Before you take any employment actions regarding a member of your leadership team, you should meet with your human resources team or the company's legal counsel. Whether an employee files an informal or a formal complaint about his boss, it calls for a closer look at whether you have effective leadership in place. Supervisors represent company management, and as such, are responsible for carrying out the mission and intent of company policies.


As a small business owner or HR department leader, you must first understand the basis of the complaint against the supervisor or manager. If an employee has complained to you directly or via another workplace channel — such as an anonymous hotline that many employers use for employee relations matters -— review the complaint carefully. Ensure that the employee's complaint has a legitimate basis, and not a mere gripe about a manager who didn't say "good morning." On the other hand, don't dismiss the validity of an employee's complaint simply because your company has always supported management whenever there is employee-supervisor conflict.


Determine whether the complaint warrants an investigation.

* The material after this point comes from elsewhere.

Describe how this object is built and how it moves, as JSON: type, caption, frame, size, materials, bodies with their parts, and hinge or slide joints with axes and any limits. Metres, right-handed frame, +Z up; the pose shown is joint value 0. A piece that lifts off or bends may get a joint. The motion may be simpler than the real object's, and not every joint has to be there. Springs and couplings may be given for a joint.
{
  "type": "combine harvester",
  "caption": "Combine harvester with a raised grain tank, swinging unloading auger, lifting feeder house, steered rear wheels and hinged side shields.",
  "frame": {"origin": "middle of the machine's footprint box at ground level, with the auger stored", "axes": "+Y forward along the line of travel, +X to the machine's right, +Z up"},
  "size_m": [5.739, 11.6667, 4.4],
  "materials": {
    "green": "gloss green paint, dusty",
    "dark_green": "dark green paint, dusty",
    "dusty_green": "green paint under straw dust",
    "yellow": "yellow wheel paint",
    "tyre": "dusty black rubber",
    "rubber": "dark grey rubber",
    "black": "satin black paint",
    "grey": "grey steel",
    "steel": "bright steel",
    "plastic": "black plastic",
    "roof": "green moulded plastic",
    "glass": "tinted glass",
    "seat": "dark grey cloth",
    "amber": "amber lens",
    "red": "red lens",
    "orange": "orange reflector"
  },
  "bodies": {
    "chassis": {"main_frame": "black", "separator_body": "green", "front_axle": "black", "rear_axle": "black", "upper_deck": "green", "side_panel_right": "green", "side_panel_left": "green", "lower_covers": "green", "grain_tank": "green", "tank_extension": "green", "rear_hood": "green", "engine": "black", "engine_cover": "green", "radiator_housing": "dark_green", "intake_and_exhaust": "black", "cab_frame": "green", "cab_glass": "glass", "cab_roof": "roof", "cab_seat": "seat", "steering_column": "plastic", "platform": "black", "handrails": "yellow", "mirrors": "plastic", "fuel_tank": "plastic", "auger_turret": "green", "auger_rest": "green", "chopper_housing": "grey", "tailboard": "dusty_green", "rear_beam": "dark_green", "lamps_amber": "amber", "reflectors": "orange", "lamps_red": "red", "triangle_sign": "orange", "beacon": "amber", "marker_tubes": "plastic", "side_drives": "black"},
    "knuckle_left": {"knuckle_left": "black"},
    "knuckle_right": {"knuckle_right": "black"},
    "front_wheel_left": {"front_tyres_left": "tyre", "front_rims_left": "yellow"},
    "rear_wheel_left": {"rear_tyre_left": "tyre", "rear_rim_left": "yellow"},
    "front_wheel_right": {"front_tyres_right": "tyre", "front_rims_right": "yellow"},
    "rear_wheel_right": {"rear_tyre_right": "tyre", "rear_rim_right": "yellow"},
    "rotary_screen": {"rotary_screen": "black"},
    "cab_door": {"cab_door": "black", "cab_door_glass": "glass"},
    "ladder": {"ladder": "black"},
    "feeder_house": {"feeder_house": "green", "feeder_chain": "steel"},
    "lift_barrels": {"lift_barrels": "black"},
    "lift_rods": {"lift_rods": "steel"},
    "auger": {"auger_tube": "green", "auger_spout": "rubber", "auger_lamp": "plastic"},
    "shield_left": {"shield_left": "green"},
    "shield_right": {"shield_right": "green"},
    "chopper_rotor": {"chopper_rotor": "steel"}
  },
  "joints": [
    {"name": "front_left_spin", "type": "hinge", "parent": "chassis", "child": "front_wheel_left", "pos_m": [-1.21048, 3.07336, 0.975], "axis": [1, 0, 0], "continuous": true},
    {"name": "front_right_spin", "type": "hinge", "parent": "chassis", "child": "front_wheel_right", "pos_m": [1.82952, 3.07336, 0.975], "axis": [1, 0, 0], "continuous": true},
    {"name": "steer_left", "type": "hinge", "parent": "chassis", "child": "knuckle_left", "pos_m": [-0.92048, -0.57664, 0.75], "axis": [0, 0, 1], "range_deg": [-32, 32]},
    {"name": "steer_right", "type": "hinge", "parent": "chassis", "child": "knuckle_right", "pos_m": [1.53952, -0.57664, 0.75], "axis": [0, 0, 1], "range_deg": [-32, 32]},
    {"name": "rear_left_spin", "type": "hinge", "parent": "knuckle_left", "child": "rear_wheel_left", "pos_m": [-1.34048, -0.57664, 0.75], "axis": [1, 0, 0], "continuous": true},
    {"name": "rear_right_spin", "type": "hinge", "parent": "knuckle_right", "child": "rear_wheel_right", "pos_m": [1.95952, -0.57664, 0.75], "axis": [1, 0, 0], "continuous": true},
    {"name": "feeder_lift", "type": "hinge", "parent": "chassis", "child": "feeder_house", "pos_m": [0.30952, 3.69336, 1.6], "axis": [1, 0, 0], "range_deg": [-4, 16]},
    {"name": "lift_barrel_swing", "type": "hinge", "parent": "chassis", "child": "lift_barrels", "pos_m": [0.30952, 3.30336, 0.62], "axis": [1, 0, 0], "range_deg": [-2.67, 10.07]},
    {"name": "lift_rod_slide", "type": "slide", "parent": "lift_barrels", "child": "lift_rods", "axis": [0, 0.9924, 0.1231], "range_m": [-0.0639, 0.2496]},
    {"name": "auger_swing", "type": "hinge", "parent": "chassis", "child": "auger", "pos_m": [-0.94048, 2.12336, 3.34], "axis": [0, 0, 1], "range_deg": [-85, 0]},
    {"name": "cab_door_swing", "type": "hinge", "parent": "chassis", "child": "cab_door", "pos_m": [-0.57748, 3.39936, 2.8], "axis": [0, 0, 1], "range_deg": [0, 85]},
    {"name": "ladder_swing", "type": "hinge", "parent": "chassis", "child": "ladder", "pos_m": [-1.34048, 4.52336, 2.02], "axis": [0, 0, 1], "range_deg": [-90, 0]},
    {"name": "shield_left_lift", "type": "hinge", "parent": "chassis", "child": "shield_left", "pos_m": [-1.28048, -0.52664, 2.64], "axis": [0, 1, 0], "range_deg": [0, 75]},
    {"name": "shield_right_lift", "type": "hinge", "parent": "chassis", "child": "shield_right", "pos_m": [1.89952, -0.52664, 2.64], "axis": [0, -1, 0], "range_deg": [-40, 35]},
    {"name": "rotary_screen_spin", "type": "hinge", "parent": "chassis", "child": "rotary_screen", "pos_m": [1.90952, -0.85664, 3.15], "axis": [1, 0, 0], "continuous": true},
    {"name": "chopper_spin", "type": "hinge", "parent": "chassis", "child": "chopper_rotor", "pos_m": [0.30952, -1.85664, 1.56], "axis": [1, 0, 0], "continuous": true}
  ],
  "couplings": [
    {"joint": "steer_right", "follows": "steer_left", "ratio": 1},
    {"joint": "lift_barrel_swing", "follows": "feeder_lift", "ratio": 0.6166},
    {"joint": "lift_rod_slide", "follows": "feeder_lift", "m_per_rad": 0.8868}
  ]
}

Employers are strongly advised to investigate claims if they involve potential violations of federal or state employment laws or safety regulations. According to the U.S. Equal Employment Opportunity Commission, employers should investigate employee complaints immediately. In some cases, the EEOC has determined that an employer's failure to investigate an employee's complaint about his boss is an act of retaliation against the employee.

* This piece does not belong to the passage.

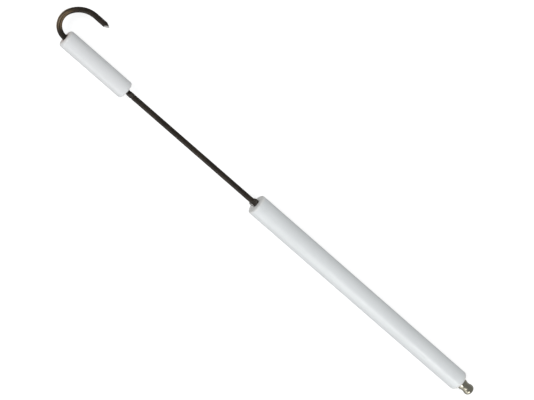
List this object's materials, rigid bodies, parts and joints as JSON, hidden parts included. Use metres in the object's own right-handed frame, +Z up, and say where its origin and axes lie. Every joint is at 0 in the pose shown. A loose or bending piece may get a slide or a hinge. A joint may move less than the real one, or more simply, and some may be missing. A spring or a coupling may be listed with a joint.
{
  "type": "flame sensor probe",
  "caption": "Flame-sensing electrode for a burner: a hooked heat-resistant rod in a long ceramic insulator and a loose ceramic bead, with a round push-on lead terminal.",
  "frame": {"origin": "on the probe's axis, halfway along the long insulator, where the burner's holder grips it", "axes": "+X along the probe from the sensing hook to the lead terminal; the hook turns towards +Y and lies in the XY plane; +Z up"},
  "size_m": [0.32, 0.0261, 0.012],
  "materials": {
    "oxidised_rod": "dark brown-black oxide skin on iron-chromium-aluminium wire, drawn lengthwise",
    "front_ceramic": "white fired ceramic, thin satin glaze",
    "glazed_ceramic": "white fired ceramic, satin glaze",
    "plated_terminal": "nickel plate on turned steel",
    "cement": "cream refractory cement, matt"
  },
  "bodies": {
    "probe": {"electrode_rod": "oxidised_rod", "long_insulator": "glazed_ceramic", "terminal_nut": "plated_terminal", "terminal_cement": "cement"},
    "front_bead": {"front_insulator": "front_ceramic"}
  },
  "joints": [
    {"name": "bead_spin", "type": "hinge", "parent": "probe", "child": "front_bead", "pos_m": [-0.19775, 0, 0], "axis": [1, 0, 0], "continuous": true}
  ]
}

One reason to meet with legal counsel prior to your HR meeting is to discuss potential liability for allegations of supervisors' wrongdoing. Also according to the EEOC, employers can be held liable for their supervisors' actions, particularly where nondiscrimination and anti-harassment laws are concerned. In its guidance for small-business employers, the EEOC states: "An employer is always responsible for harassment by a supervisor that culminated in a tangible employment action." EEOC considers a change in pay or work directives, or firing or not hiring someone as a tangible employment action.

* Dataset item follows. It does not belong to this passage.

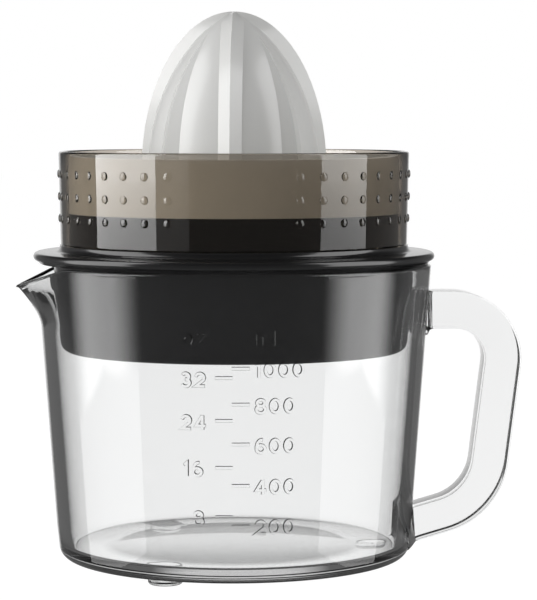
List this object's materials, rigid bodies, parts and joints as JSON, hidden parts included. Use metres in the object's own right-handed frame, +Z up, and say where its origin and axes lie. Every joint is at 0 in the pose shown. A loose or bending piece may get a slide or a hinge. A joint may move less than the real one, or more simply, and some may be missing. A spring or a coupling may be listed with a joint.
{
  "type": "citrus press juicer",
  "caption": "Citrus juicer: a motor unit in the mouth of a clear handled pitcher, with a strainer, a smoky collar and a ribbed white reaming cone.",
  "frame": {"origin": "on the standing surface, under the middle of the length from spout tip to handle", "axes": "+Z up, +X towards the handle, -X towards the spout, -Y towards the front with the measuring marks"},
  "size_m": [0.1948, 0.154, 0.2121],
  "materials": {
    "clear_plastic": "clear moulded styrene, glossy",
    "black_plastic": "black moulded plastic, satin to glossy",
    "taupe_plastic": "smoky taupe translucent plastic, glossy",
    "white_plastic": "white food-grade plastic, glossy",
    "gear_plastic": "natural acetal gears",
    "screw_steel": "zinc-plated steel",
    "plate_steel": "stamped steel sheet",
    "lamination_steel": "stacked motor laminations",
    "bobbin_plastic": "moulded nylon bobbin",
    "winding_copper": "enamelled copper wire",
    "bush_bronze": "sintered bronze",
    "seal_rubber": "silicone rubber",
    "switch_plastic": "phenolic switch body",
    "button_plastic": "moulded button",
    "terminal_plastic": "moulded terminal block",
    "gland_rubber": "black PVC grommet",
    "magnet_ferrite": "ferrite magnet",
    "spring_steel": "spring steel wire"
  },
  "bodies": {
    "pitcher": {"pitcher": "clear_plastic"},
    "motor_unit": {"motor_housing": "black_plastic", "bottom_cover": "black_plastic", "cover_screws": "screw_steel", "gear_plate": "plate_steel", "plate_screws": "screw_steel", "idler_pin": "screw_steel", "stator_core": "lamination_steel", "coil_bobbins": "bobbin_plastic", "coil_windings": "winding_copper", "shaft_bush": "bush_bronze", "shaft_seal": "seal_rubber", "start_switch": "switch_plastic", "terminal_block": "terminal_plastic", "cord_gland": "gland_rubber"},
    "output_gear": {"output_gear": "gear_plastic"},
    "drive_shaft": {"drive_shaft": "white_plastic", "return_spring": "spring_steel"},
    "idler_gear": {"idler_gear": "gear_plastic"},
    "rotor": {"rotor_magnet": "magnet_ferrite", "rotor_spindle": "gear_plastic"},
    "switch_button": {"switch_button": "button_plastic"},
    "juice_collar": {"juice_collar": "taupe_plastic"},
    "strainer": {"strainer": "white_plastic"},
    "pulp_shutter": {"pulp_shutter": "white_plastic"},
    "small_cone": {"small_cone": "white_plastic"},
    "large_cone": {"large_cone": "white_plastic"}
  },
  "joints": [
    {"name": "motor_unit_lift", "type": "slide", "parent": "pitcher", "child": "motor_unit", "axis": [0, 0, 1], "range_m": [0, 0.08]},
    {"name": "collar_lift", "type": "slide", "parent": "motor_unit", "child": "juice_collar", "axis": [0, 0, 1], "range_m": [0, 0.06]},
    {"name": "strainer_lift", "type": "slide", "parent": "motor_unit", "child": "strainer", "axis": [0, 0, 1], "range_m": [0, 0.05]},
    {"name": "pulp_lever_turn", "type": "hinge", "parent": "strainer", "child": "pulp_shutter", "pos_m": [-0.013, 0, 0.132], "axis": [0, 0, 1], "range_deg": [0, 6]},
    {"name": "drive_spin", "type": "hinge", "parent": "motor_unit", "child": "output_gear", "pos_m": [-0.013, 0, 0.1112], "axis": [0, 0, 1], "continuous": true},
    {"name": "cone_press", "type": "slide", "parent": "output_gear", "child": "drive_shaft", "axis": [0, 0, -1], "range_m": [0, 0.0025], "stiffness_N_per_m": 1500, "springref_m": -0.004, "deforming": ["return_spring"]},
    {"name": "small_cone_lift", "type": "slide", "parent": "drive_shaft", "child": "small_cone", "axis": [0, 0, 1], "range_m": [0, 0.05]},
    {"name": "large_cone_lift", "type": "slide", "parent": "small_cone", "child": "large_cone", "axis": [0, 0, 1], "range_m": [0, 0.06]},
    {"name": "idler_spin", "type": "hinge", "parent": "motor_unit", "child": "idler_gear", "pos_m": [0.01693, 0.02019, 0.1112], "axis": [0, 0, 1], "continuous": true},
    {"name": "rotor_spin", "type": "hinge", "parent": "motor_unit", "child": "rotor", "pos_m": [0.00088, 0.0368, 0.1012], "axis": [0, 0, 1], "continuous": true},
    {"name": "switch_press", "type": "slide", "parent": "motor_unit", "child": "switch_button", "axis": [0, 0, -1], "range_m": [0, 0.0025]}
  ],
  "couplings": [
    {"joint": "idler_spin", "follows": "drive_spin", "ratio": -5},
    {"joint": "rotor_spin", "follows": "drive_spin", "ratio": 18},
    {"joint": "switch_press", "follows": "cone_press", "ratio": 1},
    {"joint": "small_cone_lift", "follows": "strainer_lift", "ratio": 1}
  ]
}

Obtain the supervisor's employment file, review her past performance and previous guidance or counseling on similar or related matters. If you're unclear about her previous performance, confer with her manager about her work record. Importantly, determine whether she's completed mandatory leadership training — especially training on fair employment practices — if the complaint contains allegations of discrimination or harassment. The EEOC advocates training as an effective method to preventing workplace conflict and some jurisdictions require that employers provide training concerning equal employment policies and sexual harassment.


Decide the meeting's purpose. If you're considering punitive action, such as termination, demotion or another form of discipline, be prepared to discuss those options during the HR meeting. Also, if you're looking for guidance from legal counsel on next steps, provide your lawyer with documents and information before the meeting so she has a chance to review the matter before lending her expertise.